Let’s Save Metadata

Metadata

When you see the word metadata I’m sure you begin to sweat. You get that lump in your throat and suppressed memories bubble to the surface (none of which are good).

They can get you at any time

Now it isn’t hard to think about why, metadata as we’ve been exposed to is just not human readable and thus barely human usable. Working in the government sector as a consultant exposed me to the worst two words that any DoD consultant can be exposed to; “metadata required”.

We deal with four letter acronyms all the time right? FGDC Even the website is built on Plone which of course feels more like Ivy League research project than the traditional SharePoint website we’d all expect from a government website. One should be scared navigating it and trying to find information. Anyway what about metadata as we’ve been utilizing it (FGDC or ISO) is just so painful?

Machine Readable vs. Human Readable

So FGDC or ISO metadata is complex, but there could be good reasons for this. They both try and address every conceivable possibility that might need describing in geo-data. If both were primarily designed for allowing servers to talk with each other, I’m not sure any of us would have any problem with it (nor would we really be looking for it). But servers rarely read and write metadata on their own without human interaction. Thus the reality of the situation is we poor humans have to ingest and parse metadata regularly.

Yikes

Well this brings me to what I see as the biggest problem with metadata. It is almost always in XML format. Now don’t get me wrong, XML does have its purpose. In fact I could list probably thousands of times that XML is the right answer. Sometimes it works and works well, other times you end up with a whole bunch of brackets and text that blends together. With a good eye you can parse out what you need, but there is so much noise there that it almost feels like a “Where’s Waldo” exercise. But XML does do a good job of organizing data for machines, but it doesn’t do it in ways that are easily readable.

What Human Readable Metadata Should Focus on

So some person sends you a dataset for a project you are working on. There are some questions you want answered before you commit to using the dataset:

  1. Who is responsible for the dataset?
  2. What is the dataset representing?
  3. When was it created?
  4. Where are its extents (projection, datum, etc)?
  5. How was it created?
  6. Why was it created?

The problem with metadata today is those questions are hard to parse out of metadata. If you know what to search for you might be able to find it relatively quickly, but the simple fact is that if I want to see the those answers above for a dataset, they should be exposed to me first.

Metadata Style Sheets

One way people have tried to make FGDC metadata (and ISO to some extent) more readable is through the use of style sheets. Many ESRI users are exposed to this inside their ArcCatalog. That drop-down list that lets you choose different ways of viewing the metadata is a style sheet selector. This means that you can take that ugly XML metadata and parse it out in ways that are easier to read. I’ve not seen much in the way of usability improvements on this front. At WeoGeo we offer human readable metadata on our dataset information pages. Others are doing it as well, but there is really no standard as to how this should be organized.

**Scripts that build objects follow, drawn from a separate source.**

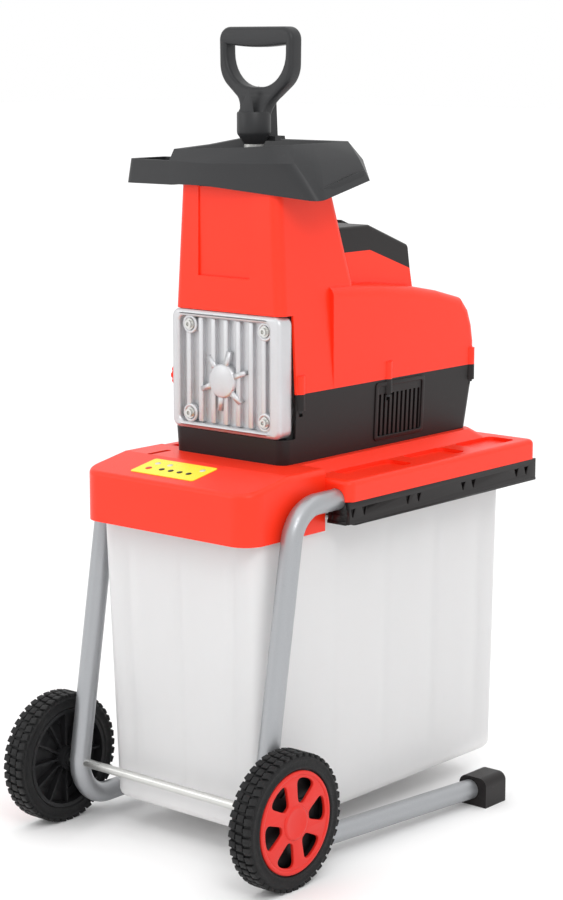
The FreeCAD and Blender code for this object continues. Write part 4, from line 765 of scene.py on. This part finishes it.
def collection_bin():
    """Milky tub: drafted walls with shallow flutes, a rounded foot, a stepped rim, runners and a grip."""
    (_, _, z0), (x1, _, rim_z) = box_mm("collection_bin")
    top = rim_z - 3.5
    foot_bend = ((0, 11), (0.8, 7.5), (3, 4), (6.5, 1.4), (12, 0))    # rise and how far it is drawn in
    rings = [bin_ring(rise / (top - z0), z0 + rise, inset, 17 + inset, 0) for rise, inset in foot_bend]
    heights = [z0 + 22, z0 + 45, z0 + 110, z0 + 200, z0 + 290, top - 55, top - 32, top - 12]
    depths = [0, 2.0, 2.4, 2.4, 2.2, 1.8, 0, 0]
    rings += [bin_ring((z - z0) / (top - z0), z, 0, 18, d) for z, d in zip(heights, depths)]
    rings += [bin_ring(1, top, 0, 20, 0), bin_ring(1, top, -2, 22, 0), bin_ring(1, rim_z, -2, 22, 0),
              bin_ring(1, rim_z, BIN_WALL, 20, 0)]
    rings += [bin_ring((z - z0) / (top - z0), z, BIN_WALL, 18, d)
              for z, d in zip(heights[::-1], depths[::-1])]
    rings += [bin_ring(0, z0 + BIN_WALL, 11, 18, 0)]
    tub = skin(rings)
    runners = [bar(*mirrored(side, 141, x1 - 0.1), -84, 305, top, rim_z) for side in (-1, 1)]
    grip_y0, grip_y1, grip_z0, grip_z1, grip_half = 309, 328, 392.5, 422.5, 55
    grip = [bar(-grip_half, grip_half, grip_y1 - BIN_WALL, grip_y1, grip_z0, grip_z1),
            bar(-grip_half, grip_half, grip_y0, grip_y1, grip_z1 - BIN_WALL, grip_z1),
            bar(-grip_half, BIN_WALL - grip_half, grip_y0, grip_y1, grip_z0, grip_z1),
            bar(grip_half - BIN_WALL, grip_half, grip_y0, grip_y1, grip_z0, grip_z1)]
    parts = [tub, *runners, *grip]
    soften(finished("bin_tub", parts, "bin_plastic", "bin", "collection_bin"), 1.0, 2, 40)


# ---------------------------------------------------------------- guide rails

def guide_rails():
    """Rail covers with a stepped face and pairs of V pockets, and the rail's groove behind them."""
    for side, name in SIDES:
        (x0, y0, z0), (x1, y1, z1) = box_mm("guide_rail_" + name)
        outer, inner = max(abs(x0), abs(x1)), min(abs(x0), abs(x1))
        face = [(y0, z0 + 4), (y0 + 10, z0), (y1, z0), (y1, z1), (y0, z1)]
        pockets = []
        for y in (-76, 41, 166, 294):
            for middle in (y - 12, y + 12):
                pockets.append([(middle - 5, z1 - 9), (middle + 5, z1 - 9), (middle + 1, z0 + 11),
                                (middle - 1, z0 + 11)])
        skirt = plate_of([face] + pockets, 4, 0.7, facing_side(side * (outer - 2.2)), 2)
        ledge = bar(*mirrored(side, outer - 3, outer), y0 + 12, y1, z0, z0 + 3.5)
        shelf = bar(*mirrored(side, inner + 6.6, outer - 3), y0 + 1, y1 - 1, z0 + 11, z0 + 14)
        backing = bar(*mirrored(side, outer - 8, outer - 4), y0 + 2, y1 - 2, z0 + 1, z1 - 1)
        floor = bar(*mirrored(side, inner, outer - 8), y0 + 1, y1 - 1, z0, z0 + 4.4)
        upright = bar(*mirrored(side, inner + 6.6, inner + 9), y0 + 1, y1 - 1, z0, z1 - 0.2)
        nose = bar(*mirrored(side, inner + 1, outer - 3), y0 + 1, y0 + 9, z0 + 2, z1 - 0.5, 1.5)
        parts = [skirt, ledge, shelf, backing, floor, upright, nose]
        finished("rail_cover_" + name, parts, "black_plastic", "machine", "guide_rail_" + name)


# ---------------------------------------------------------------- wheels

LUG_COUNT = 44
STAGGER = pi / 110    # the turn from one row of blocks to the next


def tyres():
    """Tyres with three staggered rows of small blocks on a crowned tread, and smooth side walls."""
    for side, name in SIDES:
        (x0, _, z0), (x1, _, z1) = box_mm("tyre_" + name)
        centre = centre_mm("tyre_" + name)
        radius, half = (z1 - z0) / 2, (x1 - x0) / 2
        base, bore = radius - 3.6, 69.2
        near = [(bore, half - 1), (bore + 1.5, half), (bore + 3.5, half), (bore + 4.5, half - 1.2),
                (base - 6, half - 1.0), (base - 4, half), (base - 2, half - 0.8), (base, half - 3.5)]
        profile = [(r, -along) for r, along in near] + [(base + 0.6, 0)] + near[::-1]
        carcass = turned_ring(profile, centre, 120)
        lugs = []
        for row in (-1, 0, 1):
            lugs.append(grown(RING, "tyre_black", 0.7, Count=LUG_COUNT, Radius=(radius - 2.7) * MM,
                              Phase=row * STAGGER, Along=row * half * 0.64 * MM, Twist=0.16 * row,
                              Size=metres(half * 0.56, 9.0, 5.2), Centre=metres(*centre)))
        finished("tread_" + name, [carcass, *lugs], "tyre_black", "wheel_" + name, "tyre_" + name)


def trim_window(middle, turn, inner, outer):
    """A point on the outline of one rounded wheel window, in the plane of the wheel."""
    def squared(share):
        return (abs(share) ** 0.55) * (1 if share > 0 else -1)

    radius = (inner + outer) / 2 + (outer - inner) / 2 * squared(cos(turn))
    angle = radians(middle + (13 + 7.5 * (radius - inner) / (outer - inner)) * squared(sin(turn)))
    return radius * cos(angle), radius * sin(angle)


WINDOW_COUNT, WINDOW_FIRST = 6, 8    # the first one's middle, in degrees
HUB_RADIUS = 26.5                    # where the windows start


def wheel_trims():
    """Red covers: six rounded windows in a thick disc, a lip round the rim and a dished hub."""
    for side, name in SIDES:
        (x0, _, z0), (x1, _, z1) = box_mm("wheel_trim_" + name)
        _, y, z = centre_mm("wheel_trim_" + name)
        outer, rim = (x1 if side > 0 else x0), (z1 - z0) / 2
        windows = []
        for number in range(WINDOW_COUNT):
            middle = WINDOW_FIRST + 360 / WINDOW_COUNT * number
            windows.append([trim_window(middle, 2 * pi * i / 36, HUB_RADIUS, rim - 9) for i in range(36)])
        disc = [((rim - 1) * cos(pi * i / 48), (rim - 1) * sin(pi * i / 48)) for i in range(96)]
        plate = plate_of([disc, *windows], 5.4, 1.4, facing_side(outer - side * 4.4, y, z), 3)
        lip_profile = ((rim - 6, -4), (rim - 6, -2), (rim - 4.5, -0.7), (rim - 1.5, -0.5), (rim, -2),
                       (rim, -6))
        lip = turned_ring([(r, side * along) for r, along in lip_profile], (outer, y, z), 96)
        hub_profile = ((23, -3), (22.5, -1.2), (20.5, 0), (18.5, 0), (15, -1), (8, -1.6), (0.1, -1.7))
        hub = turned([(r, side * along) for r, along in hub_profile], (outer, y, z), "x", 48)
        finished("trim_cover_" + name, [plate, lip, hub], "trim_red", "wheel_" + name, "wheel_trim_" + name)


def wheel_webs():
    """A dished black web inside each wheel, behind the spokes."""
    profile = [(9, -6), (24, -5), (52, 0), (64, 1), (64, 3), (52, 2.2), (24, -2.5), (9, -3.5)]
    for side, name in SIDES:
        web = turned_ring([(r, side * along) for r, along in profile], centre_mm("tyre_" + name), 72)
        finished("wheel_web_" + name, [web], "wheel_black", "wheel_" + name)


# ---------------------------------------------------------------- surface details

def on_surface(node, start, way):
    """Where a straight look from start along way meets a node, in millimetres."""
    hit, place, _, _ = frame["nodes"][node].ray_cast(Vector(start) * MM, Vector(way))
    return place / MM if hit else Vector(start)


SLOTS_Y = (71, 181)     # the stretch of wall that the frame spans, with the air slots inside it
PLAIN_WALL_Y = 62       # just in front of the frame, where the wall has no slots


def louvre_frames():
    """A low raised frame round the air slots, laid on the sloped sides of the lower casing."""
    (_, _, z0), (_, _, z1) = box_mm("lower_housing")
    y0, y1 = SLOTS_Y
    low_z, high_z, border = z0 + 8, z1 - 8, 6
    outlines = [oblong(y0, y1, low_z, high_z, 6),
                oblong(y0 + border, y1 - border, low_z + border, high_z - border, 4)]
    for side, name in SIDES:
        flat, faces = plate_of(outlines, 3.2, 0.8, facing_side(0), 2)
        low, high = (on_surface("lower_housing", (side * 300, PLAIN_WALL_Y, z), (-side, 0, 0))
                     for z in (low_z, high_z))
        slope = (high.x - low.x) / (high.z - low.z)
        points = [(low.x + slope * (z - low.z) + side * 0.2 + x, y, z) for x, y, z in flat]
        finished("louvre_frame_" + name, [(points, faces)], "black_plastic", "machine")


LABEL_SPOTS = (         # (x, y, radius) of each
    ("button_red", ((-58, -210, 4.5),)),
    ("black_plastic", ((-36, -208, 4), (-20, -208, 4), (-4, -208, 4), (12, -208, 4))),
    ("capacitor_white", ((-58, -192, 4), (-36, -192, 4), (22, -192, 4))))


def label_marks():
    """Plain coloured spots, 0.3 mm thick, on the yellow plate."""
    above = box_mm("info_plate")[1][2] + 10
    for finish, spots in LABEL_SPOTS:
        discs = []
        for x, y, radius in spots:
            rim = [(x + radius * cos(pi * i / 10), y + radius * sin(pi * i / 10), above) for i in range(20)]
            low = [on_surface("info_plate", p, (0, 0, -1)) for p in rim]
            discs.append(skin([low, [p + Vector((0, 0, 0.3)) for p in low]]))
        finished("label_spots_" + finish, discs, finish, "machine")


# ---------------------------------------------------------------- build

set_camera()
set_studio()
add_floor()
dress_frame()
hopper()
pusher_handle()
cutter_cover()
collection_bin()
guide_rails()
tyres()
wheel_trims()
wheel_webs()
louvre_frames()
label_marks()
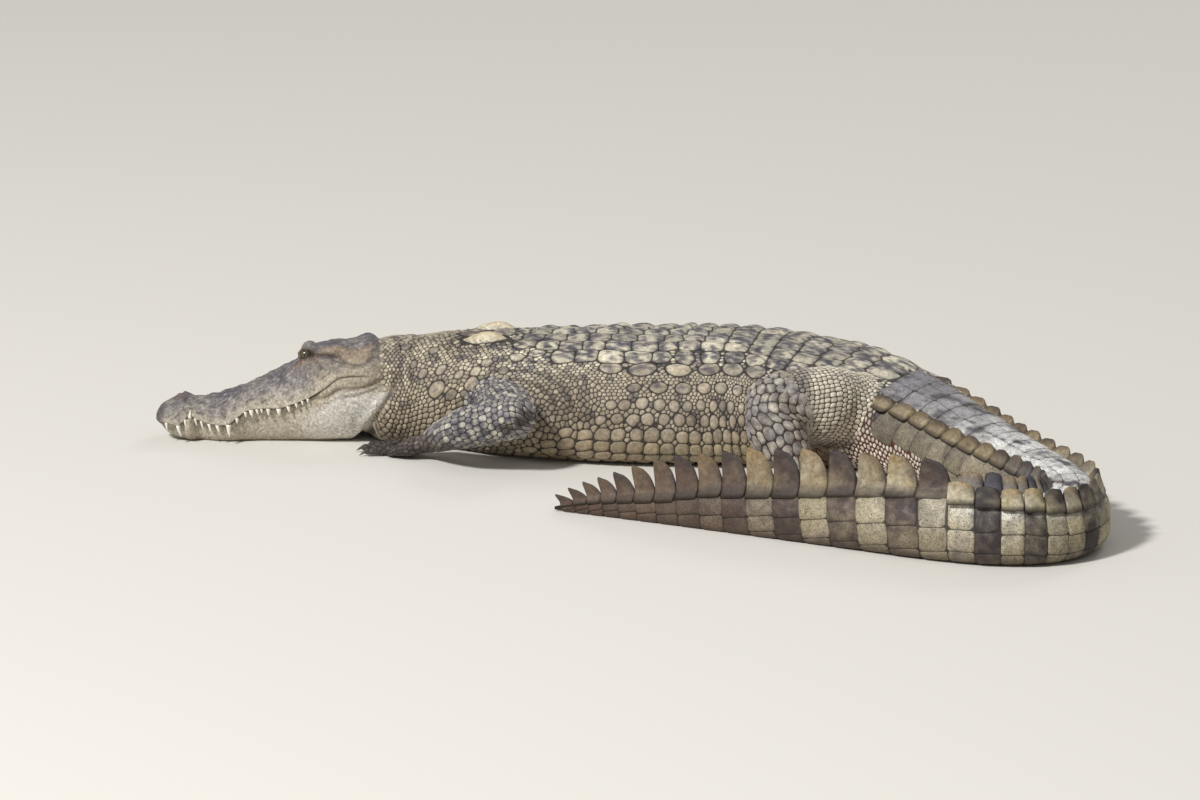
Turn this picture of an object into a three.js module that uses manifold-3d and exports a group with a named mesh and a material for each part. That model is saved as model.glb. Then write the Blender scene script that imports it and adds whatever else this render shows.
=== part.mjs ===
// A mugger crocodile (marsh crocodile, Crocodylus palustris) basking on its belly,
// life size, as a still museum model. The tail is swung round towards the animal's
// left side and lies back along it.
//
// Units are millimetres, +Z is up and the floor is the plane z = 0. The head points
// towards -X, the animal's left side faces -Y. All flesh is lofted along one line on
// the floor, the body line, which runs from the snout tip to the tail tip. A place on
// the animal is given as a distance along that line, an offset to the side (positive
// to the animal's right) and a height.

import * as THREE from 'three';
import { mergeVertices } from 'three/addons/utils/BufferGeometryUtils.js';
import Module from 'manifold-3d';

const wasm = await Module();
wasm.setup();

// ---------------------------------------------------------------- driving dimensions

const GAP = 0.3; // clear space between neighbouring solids
const SNOUT_TIP = [-822.35, 256.84]; // where the body line starts, x and y
const HEAD_LENGTH = 400; // snout tip to the back of the skull and jaws
const TAIL_START = 1365; // the vent, where the first tail whorl begins
const TAIL_END = 2986; // tip of the tail

// Heading of the body line in degrees, clockwise from +X seen from above.
const HEADING = [
  [0, -4], [400, -3], [500, 10], [640, 10], [760, 2], [960, 1], [1120, 17], [1370, 51],
  [1570, 64], [1800, 63], [1930, 76], [2020, 106], [2120, 168], [2210, 195], [2330, 205],
  [2480, 206], [TAIL_END, 203],
];

// Neck, trunk and tail: half width and height of the back above the floor.
const BODY_HALF_WIDTH = [
  [400, 104], [470, 108], [560, 133], [640, 168], [760, 204], [900, 226], [1050, 228],
  [1180, 208], [1290, 168], [1365, 130], [1470, 108], [1600, 95], [1800, 79],
  [2000, 67], [2200, 56], [2400, 43], [2600, 31], [2800, 17], [TAIL_END, 5],
];
const BODY_HEIGHT = [
  [400, 168], [470, 181], [560, 192], [640, 195], [850, 195], [1000, 193], [1115, 188],
  [1200, 181], [1290, 170], [1365, 158], [1470, 146], [1600, 134], [1800, 121],
  [2000, 112], [2200, 106], [2400, 92], [2600, 76], [2800, 50], [2900, 34], [TAIL_END, 9],
];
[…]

So Who Cares About FGDC/ISO?

Honestly you really shouldn’t care. You should care though about getting information describing the data you are working with. I think most of the issue with both metadata standards is that they are just too hard to input data into and too hard to get out the relevant information. Committee designed standards such as these always end up being way too much for real world use. We need to make sure we get the who, what, when, where, how and why of the dataset and to do this we need to look at the geo-data creation tools and how they help us input metadata. Data creators should have an easy time filling out those 6 things about their data. The issues are in the weeds of the metadata standards. But out on the fringes of the metadata requires, creation tools (such ArcCatalog) can help us manage things. Databases should be tracking who created the data (their name/address/etc), when it was last modified, any look up tables, aliases for field names, links to additional information and anything else that is being used for that dataset. Not having to track all that down gives the creator of the data enough focus to make the who, what, when, where, how and why so much better than they would if they had to enter everything.

And on the display end of things, I’d like to see UI experts work at creating better human readable metadata style sheets that hide the details that you don’t need to see at first glance and expose what we as uses of data need at first glance. It is easy enough to expand the details “below the fold” of a metadata page.

What Now?

It is up to all of us. We are stuck with the metadata standards so changing them at this point isn’t feasible. At WeoGeo we’re committed to working on bringing complex/detailed FGDC/ISO metadata to users in easy to digest methods. What I’d like to hear though is from others trying to crack this same nut and see if we can collaborate on this more and in this age of NSDIs still have usable metadata for people to make decisions.